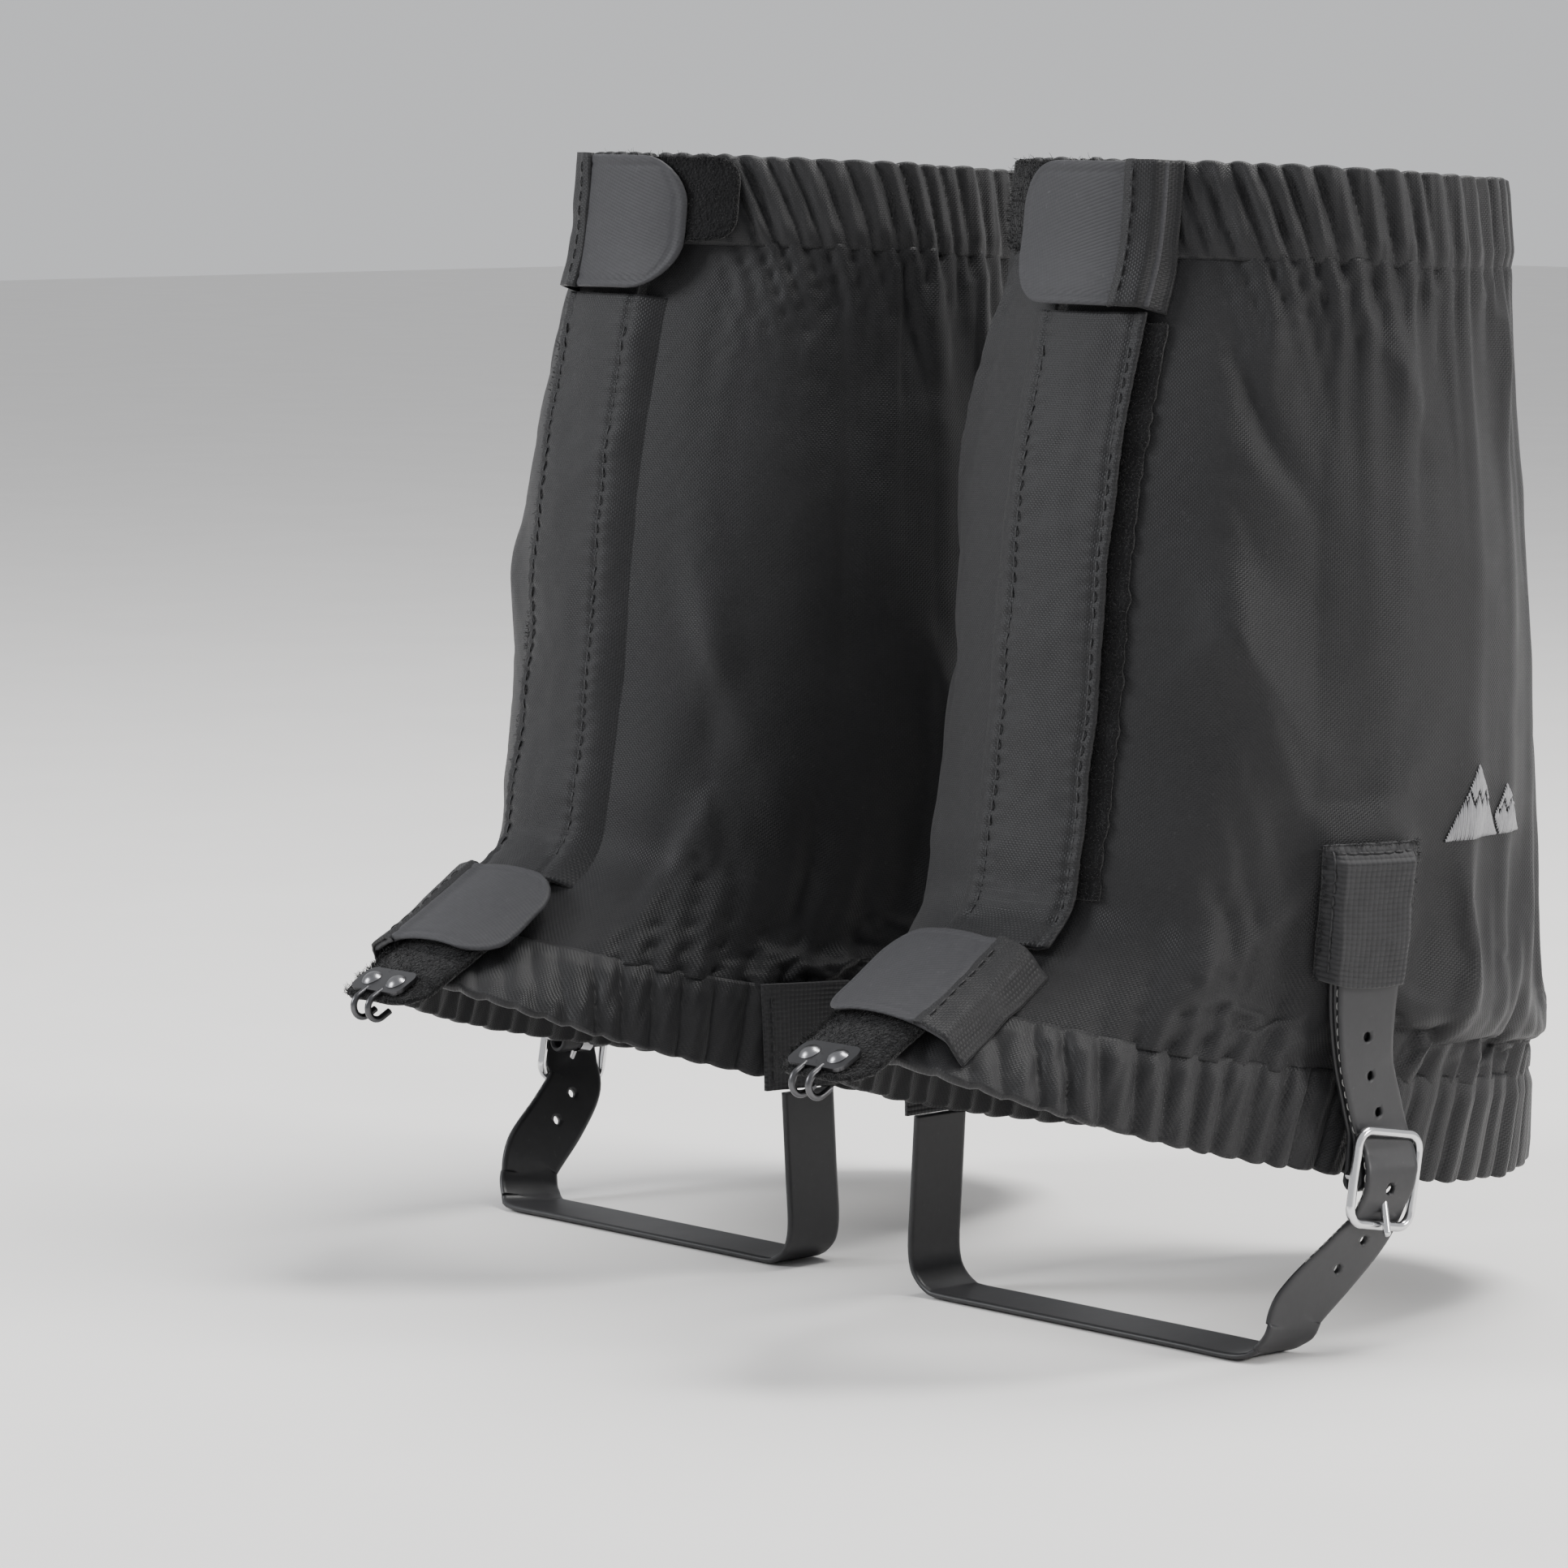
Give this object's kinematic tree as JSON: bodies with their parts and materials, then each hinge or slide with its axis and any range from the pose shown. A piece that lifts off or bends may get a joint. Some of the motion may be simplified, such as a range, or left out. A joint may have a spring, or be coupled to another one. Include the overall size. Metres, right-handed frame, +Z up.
{
  "type": "hiking gaiters",
  "caption": "Pair of low ankle gaiters: woven shell tubes with elastic hems, front flap and closing tabs, lace hooks and buckled instep straps.",
  "frame": {"origin": "between the two gaiters, level with the underside of the instep straps and with the front-to-back middle of the boots' arches", "axes": "+Z up the leg, toes towards -Y, the wearer's left gaiter at +X and the right one at -X"},
  "size_m": [0.2756, 0.2031, 0.2472],
  "materials": {
    "shell_cloth": "plain-woven nylon, soft sheen",
    "cuff_cloth": "the same nylon gathered on elastic",
    "elastic": "knitted elastic",
    "loop_tape": "brushed loop pile",
    "hook_tape": "moulded hooks on tape",
    "tab_laminate": "coated laminate with fine lines",
    "hook_metal": "black oxide",
    "rivet_metal": "black oxide, bright edges",
    "strap_coating": "polyurethane-coated webbing",
    "buckle_metal": "nickel plate",
    "keeper_webbing": "coarse woven webbing",
    "thread": "satin stitch"
  },
  "bodies": {
    "left_gaiter": {"left_shell_panel": "shell_cloth", "left_top_hem_casing": "cuff_cloth", "left_top_elastic": "elastic", "left_bottom_hem_casing": "cuff_cloth", "left_bottom_elastic": "elastic", "left_front_loop_strip": "loop_tape", "left_top_tab_loop_patch": "loop_tape", "left_lace_hook_tongue": "loop_tape", "left_lace_hook_plate": "hook_metal", "left_lace_hook_rivets": "rivet_metal", "left_lace_hook_washers": "rivet_metal", "left_buckle_chape": "strap_coating", "left_keeper_patch": "keeper_webbing", "left_strap_anchor_patch": "keeper_webbing", "left_embroidered_peaks": "thread"},
    "left_top_tab": {"left_top_tab": "tab_laminate", "left_top_tab_hook": "hook_tape"},
    "left_bottom_tab": {"left_bottom_tab": "tab_laminate", "left_bottom_tab_hook": "hook_tape"},
    "left_front_flap": {"left_front_flap": "shell_cloth", "left_flap_hook_strip": "hook_tape"},
    "left_instep_strap": {"left_instep_strap": "strap_coating"},
    "left_buckle": {"left_buckle_frame": "buckle_metal"},
    "left_prong": {"left_buckle_prong": "buckle_metal"},
    "right_gaiter": {"right_shell_panel": "shell_cloth", "right_top_hem_casing": "cuff_cloth", "right_top_elastic": "elastic", "right_bottom_hem_casing": "cuff_cloth", "right_bottom_elastic": "elastic", "right_front_loop_strip": "loop_tape", "right_top_tab_loop_patch": "loop_tape", "right_lace_hook_tongue": "loop_tape", "right_lace_hook_plate": "hook_metal", "right_lace_hook_rivets": "rivet_metal", "right_lace_hook_washers": "rivet_metal", "right_buckle_chape": "strap_coating", "right_keeper_patch": "keeper_webbing", "right_strap_anchor_patch": "keeper_webbing", "right_embroidered_peaks": "thread"},
    "right_top_tab": {"right_top_tab": "tab_laminate", "right_top_tab_hook": "hook_tape"},
    "right_bottom_tab": {"right_bottom_tab": "tab_laminate", "right_bottom_tab_hook": "hook_tape"},
    "right_front_flap": {"right_front_flap": "shell_cloth", "right_flap_hook_strip": "hook_tape"},
    "right_instep_strap": {"right_instep_strap": "strap_coating"},
    "right_buckle": {"right_buckle_frame": "buckle_metal"},
    "right_prong": {"right_buckle_prong": "buckle_metal"}
  },
  "joints": [
    {"name": "left_top_tab_hinge", "type": "hinge", "parent": "left_gaiter", "child": "left_top_tab", "pos_m": [0.0927, 0.0002, 0.2309], "axis": [0, 0.1765, 0.9843], "range_deg": [0, 150]},
    {"name": "left_bottom_tab_hinge", "type": "hinge", "parent": "left_gaiter", "child": "left_bottom_tab", "pos_m": [0.0927, -0.045, 0.0788], "axis": [0, 0.8802, 0.4746], "range_deg": [0, 150]},
    {"name": "left_front_flap_hinge", "type": "hinge", "parent": "left_gaiter", "child": "left_front_flap", "pos_m": [0.0653, -0.01382, 0.15396], "axis": [0, -0.163, -0.9866], "range_deg": [0, 120]},
    {"name": "left_instep_strap_swing", "type": "hinge", "parent": "left_gaiter", "child": "left_instep_strap", "pos_m": [0.01965, 0.009, 0.04], "axis": [0, 1, 0], "range_deg": [0, 60], "deforming": ["left_instep_strap"]},
    {"name": "left_buckle_pivot", "type": "hinge", "parent": "left_gaiter", "child": "left_buckle", "pos_m": [0.1285, 0.033, 0.036], "axis": [0, 0.9848, -0.1736], "range_deg": [-8, 25]},
    {"name": "left_prong_lift", "type": "hinge", "parent": "left_buckle", "child": "left_prong", "pos_m": [0.1285, 0.033, 0.036], "axis": [0, -0.9848, 0.1736], "range_deg": [0, 100]},
    {"name": "right_top_tab_hinge", "type": "hinge", "parent": "right_gaiter", "child": "right_top_tab", "pos_m": [-0.0927, 0.0002, 0.2309], "axis": [0, -0.1765, -0.9843], "range_deg": [0, 150]},
    {"name": "right_bottom_tab_hinge", "type": "hinge", "parent": "right_gaiter", "child": "right_bottom_tab", "pos_m": [-0.0927, -0.045, 0.0788], "axis": [0, -0.8802, -0.4746], "range_deg": [0, 150]},
    {"name": "right_front_flap_hinge", "type": "hinge", "parent": "right_gaiter", "child": "right_front_flap", "pos_m": [-0.0653, -0.01382, 0.15396], "axis": [0, 0.163, 0.9866], "range_deg": [0, 120]},
    {"name": "right_instep_strap_swing", "type": "hinge", "parent": "right_gaiter", "child": "right_instep_strap", "pos_m": [-0.01965, 0.009, 0.04], "axis": [0, -1, 0], "range_deg": [0, 60], "deforming": ["right_instep_strap"]},
    {"name": "right_buckle_pivot", "type": "hinge", "parent": "right_gaiter", "child": "right_buckle", "pos_m": [-0.1285, 0.033, 0.036], "axis": [0, -0.9848, 0.1736], "range_deg": [-8, 25]},
    {"name": "right_prong_lift", "type": "hinge", "parent": "right_buckle", "child": "right_prong", "pos_m": [-0.1285, 0.033, 0.036], "axis": [0, 0.9848, -0.1736], "range_deg": [0, 100]},
    {"name": "right_gaiter_spread", "type": "slide", "parent": "left_gaiter", "child": "right_gaiter", "axis": [-1, 0, 0], "range_m": [0, 0.15]}
  ]
}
☆ ☆ ☆ ☆ ☆ ☆ ☆
TASK DIRECTIONS – Print the listing above in its entirety, with every line exact.

COMPLETED TASK –
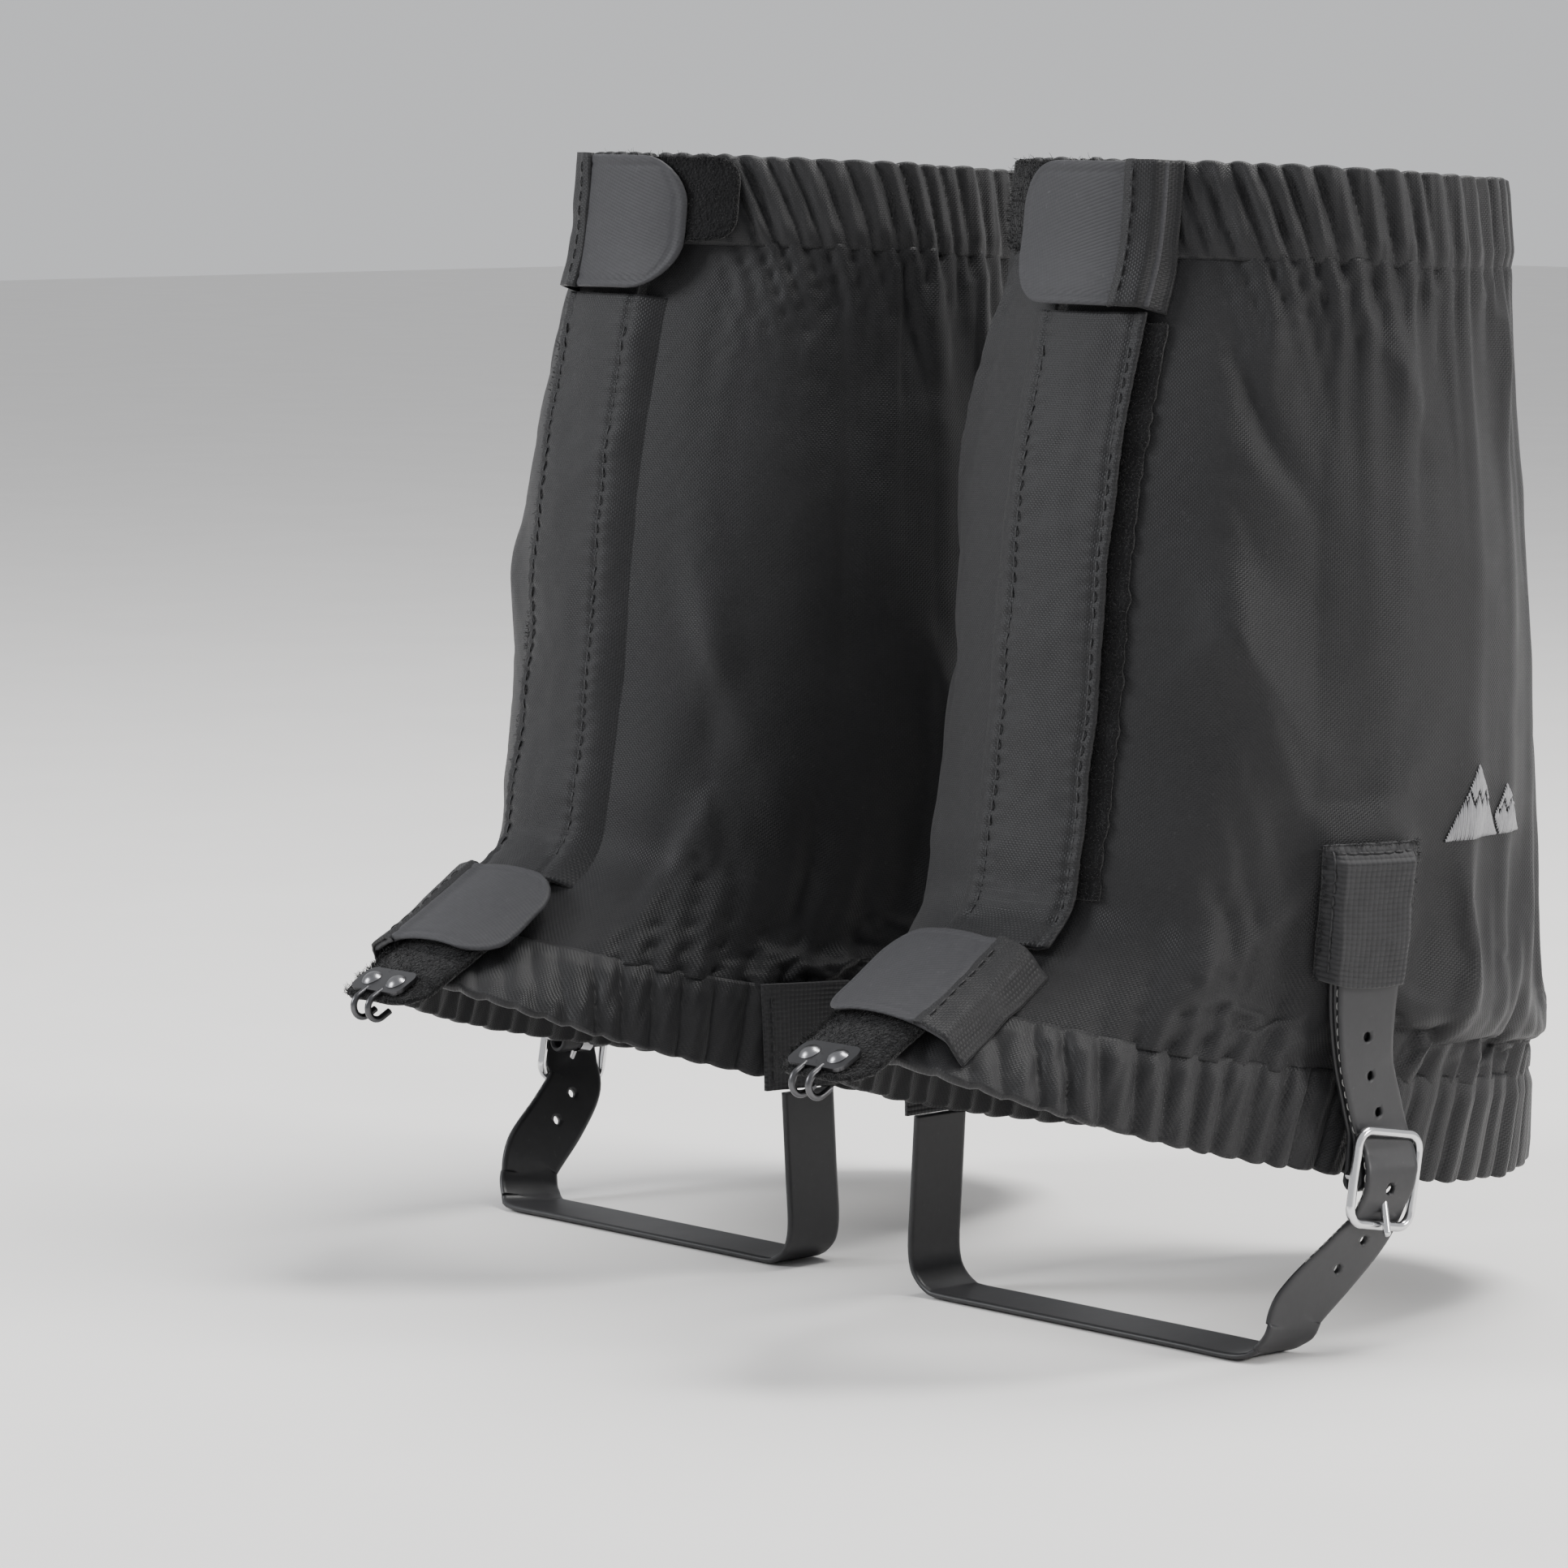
Give this object's kinematic tree as JSON: bodies with their parts and materials, then each hinge or slide with its axis and any range from the pose shown. A piece that lifts off or bends may get a joint. Some of the motion may be simplified, such as a range, or left out. A joint may have a spring, or be coupled to another one. Include the overall size. Metres, right-handed frame, +Z up.
{
  "type": "hiking gaiters",
  "caption": "Pair of low ankle gaiters: woven shell tubes with elastic hems, front flap and closing tabs, lace hooks and buckled instep straps.",
  "frame": {"origin": "between the two gaiters, level with the underside of the instep straps and with the front-to-back middle of the boots' arches", "axes": "+Z up the leg, toes towards -Y, the wearer's left gaiter at +X and the right one at -X"},
  "size_m": [0.2756, 0.2031, 0.2472],
  "materials": {
    "shell_cloth": "plain-woven nylon, soft sheen",
    "cuff_cloth": "the same nylon gathered on elastic",
    "elastic": "knitted elastic",
    "loop_tape": "brushed loop pile",
    "hook_tape": "moulded hooks on tape",
    "tab_laminate": "coated laminate with fine lines",
    "hook_metal": "black oxide",
    "rivet_metal": "black oxide, bright edges",
    "strap_coating": "polyurethane-coated webbing",
    "buckle_metal": "nickel plate",
    "keeper_webbing": "coarse woven webbing",
    "thread": "satin stitch"
  },
  "bodies": {
    "left_gaiter": {"left_shell_panel": "shell_cloth", "left_top_hem_casing": "cuff_cloth", "left_top_elastic": "elastic", "left_bottom_hem_casing": "cuff_cloth", "left_bottom_elastic": "elastic", "left_front_loop_strip": "loop_tape", "left_top_tab_loop_patch": "loop_tape", "left_lace_hook_tongue": "loop_tape", "left_lace_hook_plate": "hook_metal", "left_lace_hook_rivets": "rivet_metal", "left_lace_hook_washers": "rivet_metal", "left_buckle_chape": "strap_coating", "left_keeper_patch": "keeper_webbing", "left_strap_anchor_patch": "keeper_webbing", "left_embroidered_peaks": "thread"},
    "left_top_tab": {"left_top_tab": "tab_laminate", "left_top_tab_hook": "hook_tape"},
    "left_bottom_tab": {"left_bottom_tab": "tab_laminate", "left_bottom_tab_hook": "hook_tape"},
    "left_front_flap": {"left_front_flap": "shell_cloth", "left_flap_hook_strip": "hook_tape"},
    "left_instep_strap": {"left_instep_strap": "strap_coating"},
    "left_buckle": {"left_buckle_frame": "buckle_metal"},
    "left_prong": {"left_buckle_prong": "buckle_metal"},
    "right_gaiter": {"right_shell_panel": "shell_cloth", "right_top_hem_casing": "cuff_cloth", "right_top_elastic": "elastic", "right_bottom_hem_casing": "cuff_cloth", "right_bottom_elastic": "elastic", "right_front_loop_strip": "loop_tape", "right_top_tab_loop_patch": "loop_tape", "right_lace_hook_tongue": "loop_tape", "right_lace_hook_plate": "hook_metal", "right_lace_hook_rivets": "rivet_metal", "right_lace_hook_washers": "rivet_metal", "right_buckle_chape": "strap_coating", "right_keeper_patch": "keeper_webbing", "right_strap_anchor_patch": "keeper_webbing", "right_embroidered_peaks": "thread"},
    "right_top_tab": {"right_top_tab": "tab_laminate", "right_top_tab_hook": "hook_tape"},
    "right_bottom_tab": {"right_bottom_tab": "tab_laminate", "right_bottom_tab_hook": "hook_tape"},
    "right_front_flap": {"right_front_flap": "shell_cloth", "right_flap_hook_strip": "hook_tape"},
    "right_instep_strap": {"right_instep_strap": "strap_coating"},
    "right_buckle": {"right_buckle_frame": "buckle_metal"},
    "right_prong": {"right_buckle_prong": "buckle_metal"}
  },
  "joints": [
    {"name": "left_top_tab_hinge", "type": "hinge", "parent": "left_gaiter", "child": "left_top_tab", "pos_m": [0.0927, 0.0002, 0.2309], "axis": [0, 0.1765, 0.9843], "range_deg": [0, 150]},
    {"name": "left_bottom_tab_hinge", "type": "hinge", "parent": "left_gaiter", "child": "left_bottom_tab", "pos_m": [0.0927, -0.045, 0.0788], "axis": [0, 0.8802, 0.4746], "range_deg": [0, 150]},
    {"name": "left_front_flap_hinge", "type": "hinge", "parent": "left_gaiter", "child": "left_front_flap", "pos_m": [0.0653, -0.01382, 0.15396], "axis": [0, -0.163, -0.9866], "range_deg": [0, 120]},
    {"name": "left_instep_strap_swing", "type": "hinge", "parent": "left_gaiter", "child": "left_instep_strap", "pos_m": [0.01965, 0.009, 0.04], "axis": [0, 1, 0], "range_deg": [0, 60], "deforming": ["left_instep_strap"]},
    {"name": "left_buckle_pivot", "type": "hinge", "parent": "left_gaiter", "child": "left_buckle", "pos_m": [0.1285, 0.033, 0.036], "axis": [0, 0.9848, -0.1736], "range_deg": [-8, 25]},
    {"name": "left_prong_lift", "type": "hinge", "parent": "left_buckle", "child": "left_prong", "pos_m": [0.1285, 0.033, 0.036], "axis": [0, -0.9848, 0.1736], "range_deg": [0, 100]},
    {"name": "right_top_tab_hinge", "type": "hinge", "parent": "right_gaiter", "child": "right_top_tab", "pos_m": [-0.0927, 0.0002, 0.2309], "axis": [0, -0.1765, -0.9843], "range_deg": [0, 150]},
    {"name": "right_bottom_tab_hinge", "type": "hinge", "parent": "right_gaiter", "child": "right_bottom_tab", "pos_m": [-0.0927, -0.045, 0.0788], "axis": [0, -0.8802, -0.4746], "range_deg": [0, 150]},
    {"name": "right_front_flap_hinge", "type": "hinge", "parent": "right_gaiter", "child": "right_front_flap", "pos_m": [-0.0653, -0.01382, 0.15396], "axis": [0, 0.163, 0.9866], "range_deg": [0, 120]},
    {"name": "right_instep_strap_swing", "type": "hinge", "parent": "right_gaiter", "child": "right_instep_strap", "pos_m": [-0.01965, 0.009, 0.04], "axis": [0, -1, 0], "range_deg": [0, 60], "deforming": ["right_instep_strap"]},
    {"name": "right_buckle_pivot", "type": "hinge", "parent": "right_gaiter", "child": "right_buckle", "pos_m": [-0.1285, 0.033, 0.036], "axis": [0, -0.9848, 0.1736], "range_deg": [-8, 25]},
    {"name": "right_prong_lift", "type": "hinge", "parent": "right_buckle", "child": "right_prong", "pos_m": [-0.1285, 0.033, 0.036], "axis": [0, 0.9848, -0.1736], "range_deg": [0, 100]},
    {"name": "right_gaiter_spread", "type": "slide", "parent": "left_gaiter", "child": "right_gaiter", "axis": [-1, 0, 0], "range_m": [0, 0.15]}
  ]
}